His one-day record does not look particularly striking to today’s eyes but
when he retired in 1996 only Desmond Haynes had scored more runs in ODIs
and few could better his average of 41.70. What is especially notable, though, is
how he performed in matches Pakistan won when chasing: he finished unbeaten
in almost half his innings and averaged 66.24. His most famous feat in this
regard, and one for which he is as well remembered in Pakistan as for anything
else he did, was hitting a six off the last ball of the match, when four were
needed, from Chetan Sharma to win an Asia Cup final in Sharjah.

He may have been a shot-maker by instinct but he could play the longer
game, as his Test match résumé clearly shows. His 8,832 runs at an average of
52.57 from 124 matches remains the most for Pakistan – Inzamam-ul-Haq failed
to match him by only two runs – and it should be remembered that runs were not
so easy to come by in the 1980s as they were later when pitches and pace attacks
became more docile. There were only four individual Test scores of more than
250 during that decade and Javed made three of them. His ten-hour 260 at The
Oval in 1987 firmly killed off our chances of levelling the series.

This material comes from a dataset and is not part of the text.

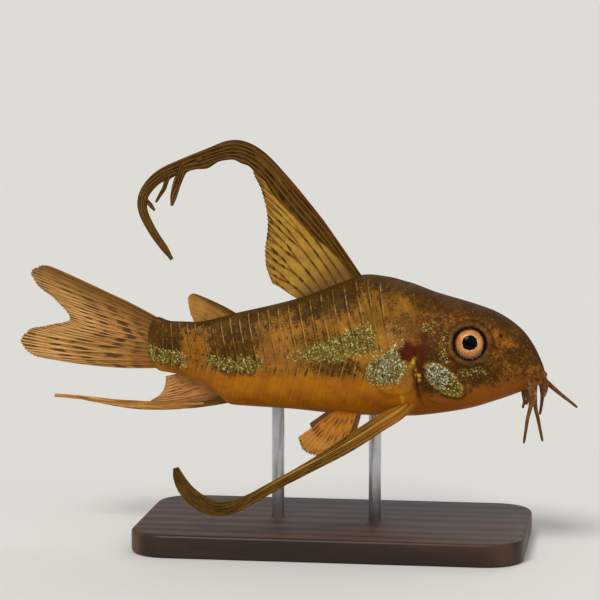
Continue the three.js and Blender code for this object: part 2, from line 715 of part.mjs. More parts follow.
function pelvicFin(side) {
  const margin = curveThrough([
    [2.1, side * 5.7, -3.5], [0.6, side * 6, -4.3], [-1.5, side * 6, -4.6],
    [-3.4, side * 5.8, -4], [-4.1, side * 5.3, -2.4],
  ]);
  const bow = new THREE.Vector3(0, side * pelvic.bowOut, pelvic.bowUp);
  const rays = [];
  for (let k = 0; k < pelvic.rays; k++) {
    const t = k / (pelvic.rays - 1);
    const rootX = THREE.MathUtils.lerp(...pelvic.rootX, t);
    const rootZ = undersideAt(rootX, pelvic.across) - gap - 0.1;
    const root = new THREE.Vector3(rootX, side * pelvic.across, rootZ);
    rays.push(bowedRay(root, margin.getPoint(t), bow, pelvic.steps));
  }
  return rayFin(rays, { crest: 0.75, tipCrest: 0.5, notch: 0.25 });
}

// Barbels: tapered feelers from the corners of the mouth and the lower lip.
function barbel(route, rootRadius, tipRadius) {
  const line = curveThrough(route);
  const rings = [];
  const [steps, sides] = [9, 6];
  for (let i = 0; i <= steps; i++) {
    const t = i / steps;
    const [point, way] = [line.getPoint(t), line.getTangent(t)];
    const one = new THREE.Vector3(0, 1, 0).cross(way).normalize();
    const two = way.clone().cross(one).normalize();
    const radius = THREE.MathUtils.lerp(rootRadius, tipRadius, Math.sqrt(t));
    rings.push(Array.from({ length: sides }, (_, j) => {
      const angle = (j / sides) * 2 * Math.PI;
      const [aside, ahead] = [radius * Math.cos(angle), radius * Math.sin(angle)];
      return point.clone().addScaledVector(one, aside).addScaledVector(two, ahead);
    }));
  }
  return solidOf(loft(rings));
}

const longBarbel = { root: 0.5, tip: 0.26 };
const chinBarbel = { root: 0.4, tip: 0.25 };
const barbelRoutes = {
  barbel_right_rear: [
    [25.45, -4.95, 3.8], [25.4, -5.2, 2.2], [25.1, -5.3, 0.9], [24.85, -5.3, -0.85], [24.6, -5.2, -2.5],
  ],
  barbel_right_front: [
    [25.8, -3.8, 3.8], [25.95, -3.8, 2], [26.3, -3.7, 0.45], [26.55, -3.6, -0.85], [26.9, -3.5, -2.5],
  ],
  barbel_left_rear: [
    [26.65, 0.1, 3.75], [26.6, 0.3, 2.6], [26.45, 0.45, 1.2], [26.3, 0.5, 0.3],
  ],
  barbel_left_front: [
    [27.55, 1.35, 4.05], [28.1, 1.5, 3.5], [29.05, 1.9, 2.65], [30.1, 2.4, 1.75], [31, 2.8, 0.95],
  ],
  barbel_chin_right: [[24.4, -2.9, 3.35], [24.5, -3.1, 2.5], [24.3, -3.3, 1.7]],
  barbel_chin_left: [[24.6, -0.9, 3.35], [24.8, -0.7, 2.5], [24.6, -0.5, 1.7]],
};

// The stand: a rounded base and two rods up to the belly.

function standBase() {
  const radius = base.corner;
  const x = base.length / 2 - base.bevel - radius;
  const y = base.width / 2 - base.bevel - radius;
  const outline = new THREE.Shape();
  outline.absarc(x, y, radius, 0, Math.PI / 2, false);
  outline.absarc(-x, y, radius, Math.PI / 2, Math.PI, false);
  outline.absarc(-x, -y, radius, Math.PI, Math.PI * 1.5, false);
  outline.absarc(x, -y, radius, Math.PI * 1.5, Math.PI * 2, false);
  const board = new THREE.ExtrudeGeometry(outline, {
    depth: base.thickness - 2 * base.bevel,
    bevelSize: base.bevel,
    bevelThickness: base.bevel,
    bevelSegments: 1,
    curveSegments: 6,
  });
  return board.translate(0, 0, base.bevel);
}

function standRod(x) {
  const [from, to] = [base.thickness + gap, bellyHeight + belly(x) - gap];
  return new THREE.CylinderGeometry(rod.radius, rod.radius, to - from, 20)
    .rotateX(Math.PI / 2)
    .translate(x, 0, (from + to) / 2);
}

// Materials, one for each finish.
function finish(color, roughness, metalness = 0) {
  return new THREE.MeshStandardMaterial({ color, roughness, metalness });
}

const skinFinish = finish(0x7a5420, 0.45);
const finFinish = finish(0x8f6a3a, 0.5);
const eyeFinish = finish(0xd9813f, 0.15);
const barbelFinish = finish(0x8a6e52, 0.5);
const standWood = finish(0x2e2119, 0.5);
const standMetal = finish(0xb8b8b8, 0.3, 1);

const model = new THREE.Group();
const fish = new THREE.Group();
fish.position.z = bellyHeight;
model.add(fish);

function addNode(group, name, geometry, material) {
  const mesh = new THREE.Mesh(geometry, material);
  mesh.name = name;
  group.add(mesh);
}

const whole = bodySolid();
const head = headSolid(whole).intersect(headRegion(-gap / 2));
const body = slice(tailCutX + gap / 2, snoutX + 3);
const torso = torsoSolid(whole).intersect(body).subtract(headRegion(gap / 2));
const tailStem = whole.intersect(slice(-cutWidth, tailCutX - gap / 2));
addNode(fish, "head", geometryFrom(head), skinFinish);
addNode(fish, "torso", geometryFrom(torso), skinFinish);
addNode(fish, "tail_stem", geometryFrom(tailStem), skinFinish);
for (const [name, side] of [["right", -1], ["left", 1]]) {
  addNode(fish, `eye_${name}`, geometryFrom(eyeBall(side, 0)), eyeFinish);
  addNode(fish, `pelvic_fin_${name}`, geometryFrom(pelvicFin(side)), finFinish);
}
addNode(fish, "dorsal_fin", geometryFrom(dorsalFin()), finFinish);
addNode(fish, "dorsal_streamer", geometryFrom(streamerArch()), finFinish);
addNode(fish, "dorsal_streamer_tip", geometryFrom(streamerTip()), finFinish);
addNode(fish, "adipose_fin", geometryFrom(adiposeFin()), finFinish);
addNode(fish, "caudal_fin", geometryFrom(caudalFin()), finFinish);
addNode(fish, "anal_fin", geometryFrom(analFin()), finFinish);
addNode(fish, "anal_thread", geometryFrom(analThread()), finFinish);
for (const [name, shape] of Object.entries(pectorals)) {
  addNode(fish, `pectoral_fin_${name}`, geometryFrom(pectoralFin(shape)), finFinish);
  addNode(fish, `pectoral_streamer_${name}`, geometryFrom(pectoralStreamer(shape)), finFinish);
}
for (const [name, route] of Object.entries(barbelRoutes)) {
  const { root, tip } = name.includes("chin") ? chinBarbel : longBarbel;
  addNode(fish, name, geometryFrom(barbel(route, root, tip)), barbelFinish);
}
addNode(model, "stand_base", standBase(), standWood);
addNode(model, "stand_rod_front", standRod(rod.frontX), standMetal);
addNode(model, "stand_rod_rear", standRod(rod.rearX), standMetal);

export default model;
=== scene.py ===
import math

import bpy
import numpy as np
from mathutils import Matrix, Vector


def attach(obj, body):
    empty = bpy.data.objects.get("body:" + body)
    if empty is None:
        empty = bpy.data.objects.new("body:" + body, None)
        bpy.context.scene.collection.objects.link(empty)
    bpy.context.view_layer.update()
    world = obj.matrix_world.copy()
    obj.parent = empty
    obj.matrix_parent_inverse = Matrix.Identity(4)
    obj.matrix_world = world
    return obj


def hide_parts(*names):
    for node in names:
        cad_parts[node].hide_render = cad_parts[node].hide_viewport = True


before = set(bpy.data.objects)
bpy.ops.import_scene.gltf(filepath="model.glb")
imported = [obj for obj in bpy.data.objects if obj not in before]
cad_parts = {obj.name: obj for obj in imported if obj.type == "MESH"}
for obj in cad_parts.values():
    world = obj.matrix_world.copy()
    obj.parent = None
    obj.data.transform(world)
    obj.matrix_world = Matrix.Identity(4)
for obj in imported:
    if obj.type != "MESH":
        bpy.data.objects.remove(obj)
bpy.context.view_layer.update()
bpy.ops.object.select_all(action="DESELECT")

# Sizes below are in millimetres, in the fish's own frame: x forwards, y to its left, and its belly
# at z = 0.
mm = 0.001
bellyHeight = 16.8


# small helpers for colours and shader maths

def tone(red, green, blue):
    # a colour as picked on screen, made linear
    def straight(v):
        v = v / 255
        return v / 12.92 if v <= 0.04045 else ((v + 0.055) / 1.055) ** 2.4
    return (straight(red), straight(green), straight(blue), 1)


class Wire:
    # one output socket; sums on it add their Math nodes
    def __init__(self, tree, socket):
        self.tree = tree
        self.socket = socket

    def maths(self, operation, *values):
        node = self.tree.nodes.new("ShaderNodeMath")
        node.operation = operation
        for i, value in enumerate(values):
            if isinstance(value, Wire):
                self.tree.links.new(value.socket, node.inputs[i])
            else:
                node.inputs[i].default_value = value
        return Wire(self.tree, node.outputs[0])

    def __add__(self, other):
        return self.maths("ADD", self, other)

    def __radd__(self, other):
        return self.maths("ADD", other, self)

    def __sub__(self, other):
        return self.maths("SUBTRACT", self, other)

    def __rsub__(self, other):
        return self.maths("SUBTRACT", other, self)

    def __mul__(self, other):
        return self.maths("MULTIPLY", self, other)

    def __rmul__(self, other):
        return self.maths("MULTIPLY", other, self)

    def fraction(self):
        return self.maths("FRACT", self)

    def larger(self, other):
        return self.maths("MAXIMUM", self, other)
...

His record against West Indies, the powerhouse of that period, was
understandably mixed, but he played a big part in an epic series in the Caribbean
in 1988 in which Pakistan became the first visiting side to hold their own,
earning a 1–1 draw. Javed scored a battling hundred in the match Pakistan won
in Guyana and another in the fourth innings in Trinidad as his team successfully
held out for a draw by batting out 129 overs (they actually needed only 31 more
for victory when the match ended with them nine down).
His unpredictability was probably one of his greatest strengths. Ray
Illingworth, my first captain at Leicestershire, used to like to give himself an
exploratory over just before lunch, just to see if the pitch was taking turn, and
confident in the knowledge that batsmen were unlikely to take risks at such a
juncture. On one occasion against Sussex, however, he got a rude shock when
Javed, who had a spell with them in the late 1970s, saw this merely as an
opportunity and promptly whacked him back over his head three times. Illy did
not bowl again in the innings.
This would have incensed Illy, and not just because it ruined his lunch, but
then needling opponents – and sometimes even teammates – was Javed’s
speciality. I never had any gripe with him but I know plenty of people who did,
including most famously Dennis Lillee, with whom he once very nearly
exchanged blows in a Test match at the WACA. He also played a part, as
Pakistan captain, in stirring the pot after Mike Gatting’s spectacular falling-out
with umpire Shakoor Rana at Faisalabad in 1987 which led to the loss of a day’s
play. He was also captaining Pakistan on the 1992 tour of England on which
allegations of ball-tampering left the teams at loggerheads. If trouble was in the
air, he could generally be counted on to get involved and I’m sure it was a
deliberate ploy. He was a big competitor with a combative spirit, who likened
cricket to war.
But Javed also deserves to be remembered as one of Pakistan’s best captains.
He often stood in when Imran was not available and despite therefore being
without the team’s best all-rounder had a good record, leading Pakistan to as
many Test wins as Imran himself. If Imran was the principal architect behind
Pakistan’s rise in the 1980s, Javed was not far behind.